Por la tarde fui a pasear con alumnos. Tocaba visitar el barrio de Vallcarca, donde tuve la nota agradable de la jornada al conocer al vecino que vive en la casa de una fachada con perros escultóricos en el carrer Bolívar. El buen hombre me confirmó que la vivienda, una magnífica muestra de eclecticismo de finales del siglo XIX, cuando la zona era punto de veraneo para los barceloneses, está expropiada y desaparecerá con la nueva rambla verde de Vallcarca. Y bien, no creo que Ada Colau me lea, pero por favor alcaldesa, si hace falta trasládela piedra por piedra a otro sitio. No haga que perdamos el patrimonio de los barrios, muchos más valioso en ciertos aspectos que el patrocinado por la marca BCN, la misma que, por ejemplo, expulsa a muchos vecinos del Poblenou comprando edificios enteros.
Al terminar la ruta vi cómo la casa que precisamente inaugura la calle Bolívar, una joya de 1790, también está medio en ruinas. Al lado brillaba un cartel de Democracia, el primer mensaje en el que reparé. Otra vez solo bajé por Gran de Gràcia y no paré de toparme con más carteles, muchos de ellos reescritos con tachaduras enemigas, clamores para parar el desaguisado y otras lindezas que no merece la pena constar en acta. En la plaça de la Vila de Gràcia me paré un rato para escuchar una asamblea y en la de Revolució vi otra guerra de pintadas justo al lado del antiguo banc expropiat. La original pedía máximo respeto para los mossos. El añadido la contrarrestaba recordando las cargas del 27 de mayo de 2011 en plaça Catalunya. Así estamos pensé, y la llegada al bar para desconectar con los amigos se convirtió en un estupenda terapia con muchas risas, justo lo que nos falta, percibiendo a lo largo de la noche un ambiente muy festivo en el barrio y una indudable voluntad de humor para acallar tanto ruido de fondo.

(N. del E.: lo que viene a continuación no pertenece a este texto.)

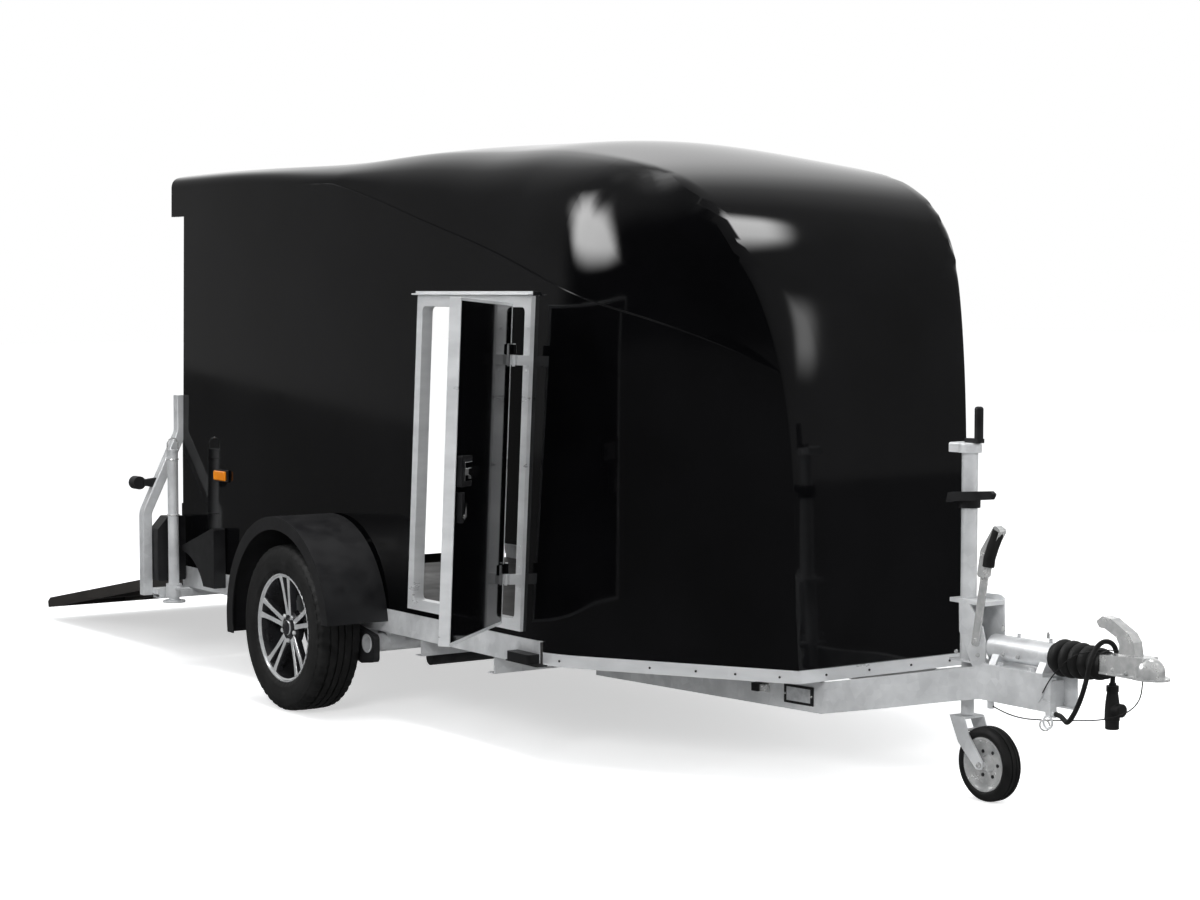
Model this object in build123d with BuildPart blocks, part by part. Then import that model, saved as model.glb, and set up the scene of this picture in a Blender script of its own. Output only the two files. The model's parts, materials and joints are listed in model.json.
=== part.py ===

Quería seguir este diario semanal hasta el lunes, pero se ve que ya no habrá DUI el nueve de octubre y por lo tanto terminaré esta crónica en viernes, muy anodino, de tregua urbana mientras los bancos cambian de sede y Artur Mas dice que Cataluña no está preparada para la independencia, lo que parece apuntar a una especie de marcha atrás ante el miedo que genera lo económico. Otros dicen que hay conversaciones secretas entre ambos irresponsables del problema. La incertidumbre seguirá durante meses, pero al menos en mi fuero interno da la sensación que la tensión cede ante el deseo ciudadano de diálogo, algo fundamental, como asimismo lo es que la gente de a pie al final, por si alguien lo dudaba, tiene mucha más cordura que sus representantes políticos. La mayoría de habitantes de este país, no me hagan precisar cuál porque al final ni yo lo sé, no llevan banderas, quieren tranquilidad y un acuerdo. Hablar siempre ha sido lo más importante en política, ahora sólo falta que los máximos implicados lo entiendan, y no es tan difícil, créanme.